NEW YORK (Reuters Breakingviews) - Wall Street has donated around $125 billion to the recession conundrum. That’s the market value lost by the top five U.S. investment banks in just three weeks. Only JPMorgan shares still trade above book value. History suggests it’s an early investor bet on an economic downturn. But the experience from the last crisis makes that message imprecise.

In the run-up to the past three U.S. recessions, big-bank valuations rarely dipped below book value. Bear Stearns, for example, only took the plunge right before U.S. output started contracting in 2008, with others following once markets and the economy were in full meltdown. Bear was eventually absorbed by JPMorgan for a song.

It’s perhaps worrying then that investors today think Bank of America, Citigroup, Morgan Stanley and Goldman Sachs aren’t worth the value of their assets minus liabilities. In normal times it would suggest the market fears either big losses on loans, securities and other holdings, or a large drop in earnings power – or both. And shares in the first three are almost in bear-market territory, having fallen some 15% since the last week of July. Goldman and JPMorgan are off by around a tenth.
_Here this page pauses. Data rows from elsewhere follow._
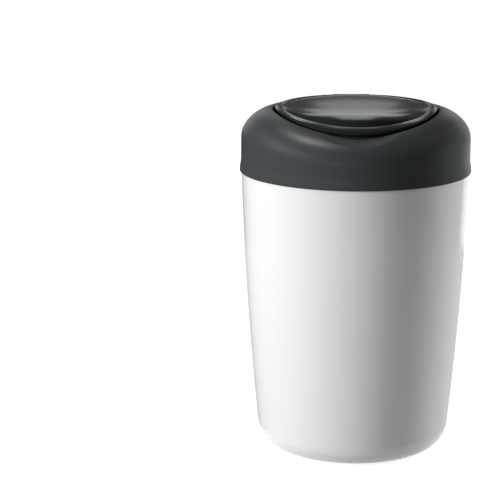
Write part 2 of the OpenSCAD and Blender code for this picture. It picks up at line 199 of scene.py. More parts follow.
def stage_paint(name, shade, glow):
    """A matt finish for stage pieces, with a glow for the rays that show it directly."""
    made = bpy.data.materials.new(name)
    made.use_nodes = True
    tree = made.node_tree
    tree.nodes.clear()
    matt = add(tree, "BsdfDiffuse", Color=(shade, shade, shade, 1))
    light = add(tree, "Emission", Color=WHITE, Strength=glow)
    lit = add(tree, "AddShader", in_0=matt.outputs[0], in_1=light.outputs[0])
    mixed = add(
        tree, "MixShader", in_0=seen_directly(tree), in_1=matt.outputs[0], in_2=lit.outputs[0]
    )
    add(tree, "OutputMaterial", Surface=mixed.outputs[0])
    return made


floor = primitive(
    bpy.ops.mesh.primitive_circle_add, "studio_floor", vertices=96, radius=9, fill_type="NGON"
)
paint = stage_paint("studio_floor", FLOOR_BOUNCE, GLOW_FAR)
tree = paint.node_tree
spot = add(tree, "TexCoord").outputs["Object"]
away = add(tree, "VectorMath", {"operation": "LENGTH"}, Vector=spot).outputs["Value"]
glow = ramp(tree, away, GLOW_START, GLOW_END, GLOW_NEAR, GLOW_FAR)
plug(tree, tree.nodes["Emission"].inputs, Strength=glow)
floor.data.materials.append(paint)
print("floor radius in m:", floor.dimensions.x / 2)


# %% Lamps and dark cloths
def toward(azimuth, elevation=0.0):
    """Direction round the bin: azimuth 0 is the camera's side and 90 is its right."""
    a, e = math.radians(azimuth) + ORBIT, math.radians(elevation)
    return Vector((math.sin(a) * math.cos(e), -math.cos(a) * math.cos(e), math.sin(e)))


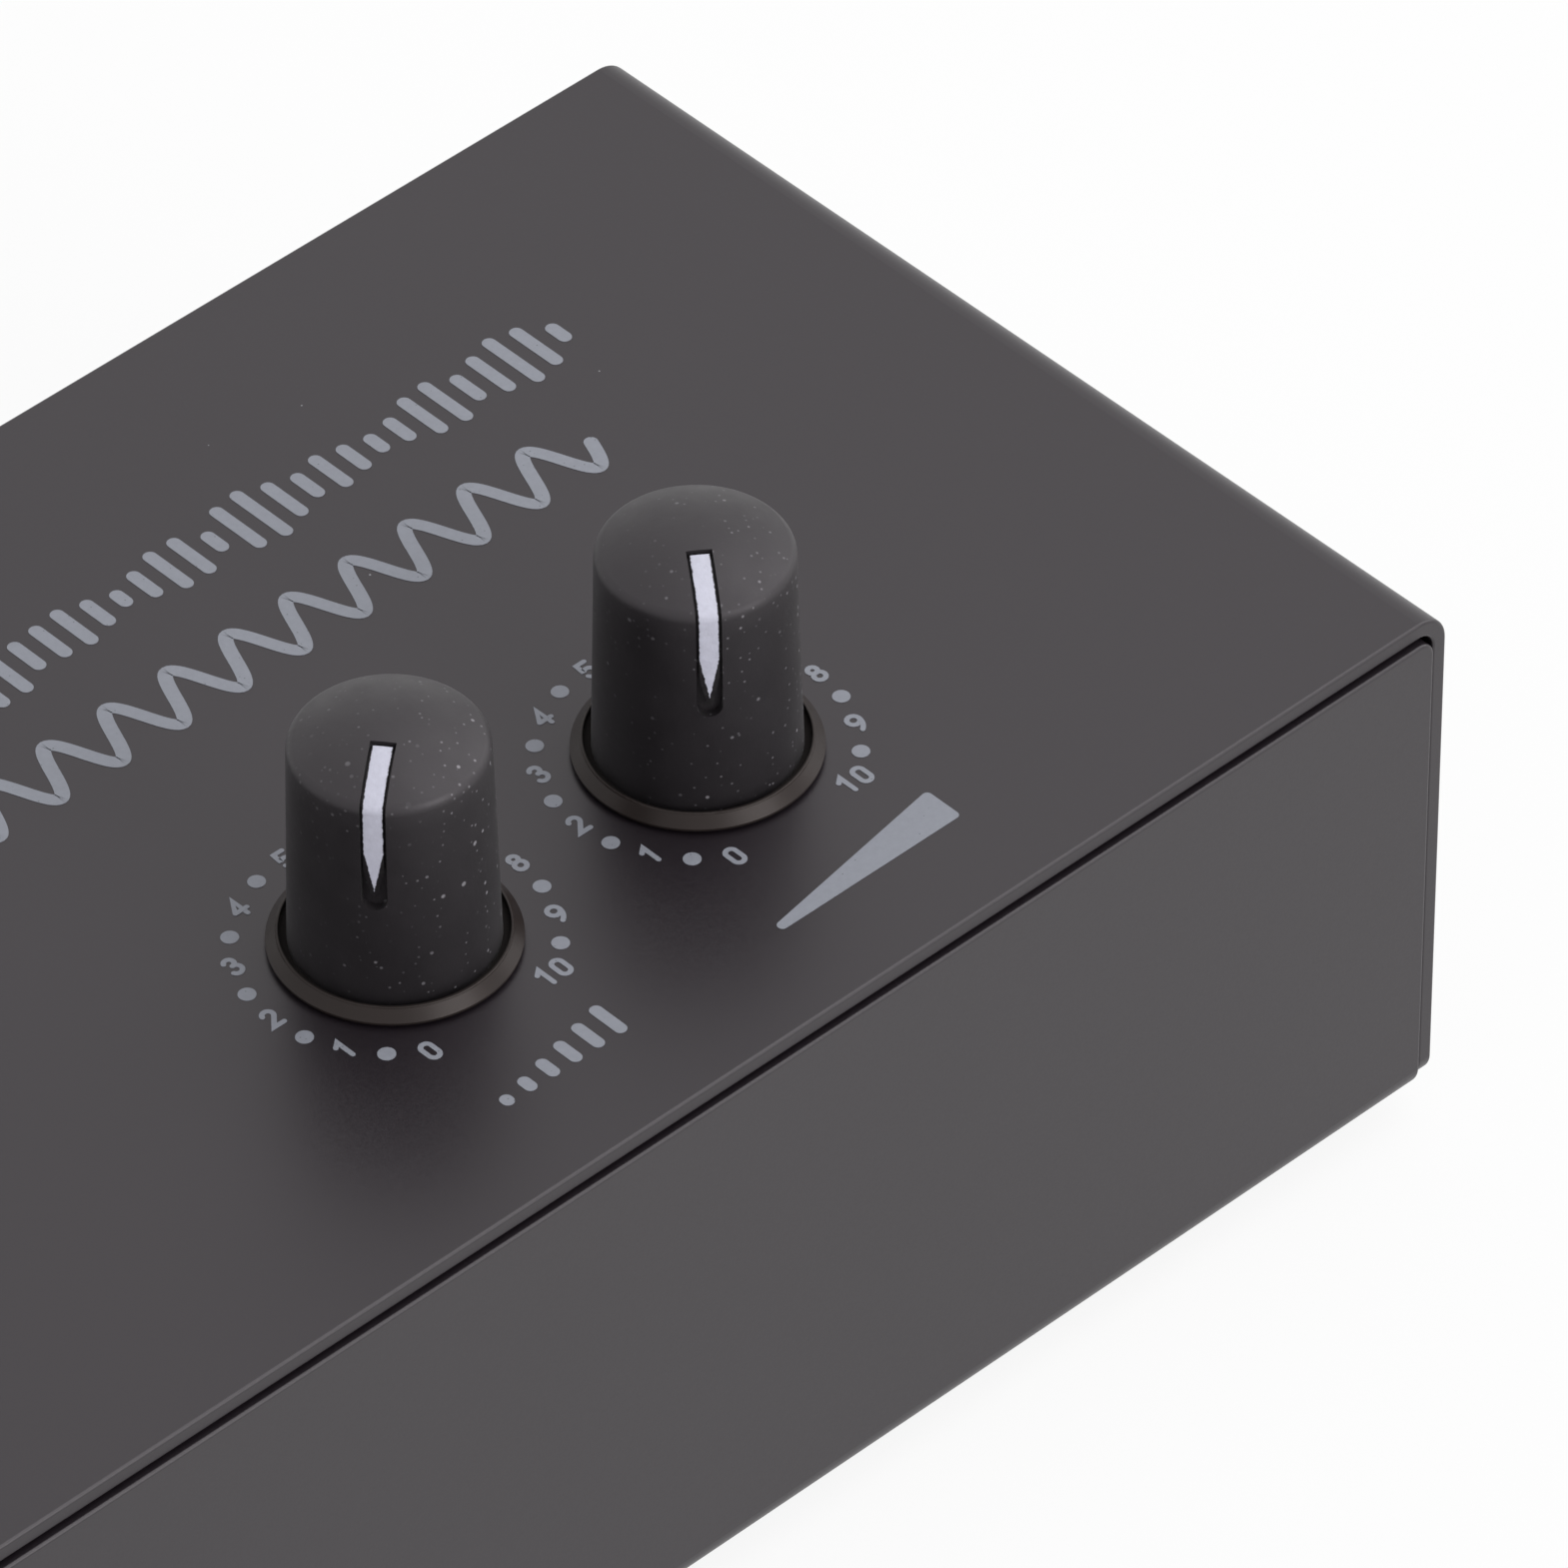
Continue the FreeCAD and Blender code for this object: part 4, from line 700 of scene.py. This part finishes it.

Trouble is, any correlation between either bank share-price movements or book-value multiples and a looming recession has been upended over the past decade. All five spent much of 2011 and 2012, and then 2016, trading below book, and no U.S. recession followed. Similarly, there’s a case to be made that the Federal Reserve’s quantitative-easing policy, which greatly expanded its balance sheet, has dulled the efficacy of an inverted yield curve to predict a downturn.

The prospect of tax cuts and deregulation by President Donald Trump allowed Wall Street firms’ valuations finally to break higher in 2017. Goldman’s involvement in the 1MDB scandal and Citi’s perennial struggle to convince investors it can avoid the next crisis handicapped their rise, though. And now the trade wars and falling interest rates are erasing the past two years’ progress for most of the others, essentially returning the group back to what had started to look like a new normal.

That doesn’t eliminate bank valuations – anymore than QE does the yield curve – as important data points for assessing the U.S. economy’s health. But their message is a lot harder to read.

CONTEXT NEWS

- Shares in Bank of America closed on Aug. 15 at $26.25 a piece, leaving the firm trading just below the book value it reported at the end of the second quarter. Citigroup, Goldman Sachs and Morgan Stanley were already trading at a discount to book value, while JPMorgan sports a 42% premium.

- The yield on the U.S. Treasury’s 10-year debt briefly dipped below that of the 2-year note on Aug. 14. This was the first time this section of the yield curve had inverted since 2007, according to data from Refinitiv.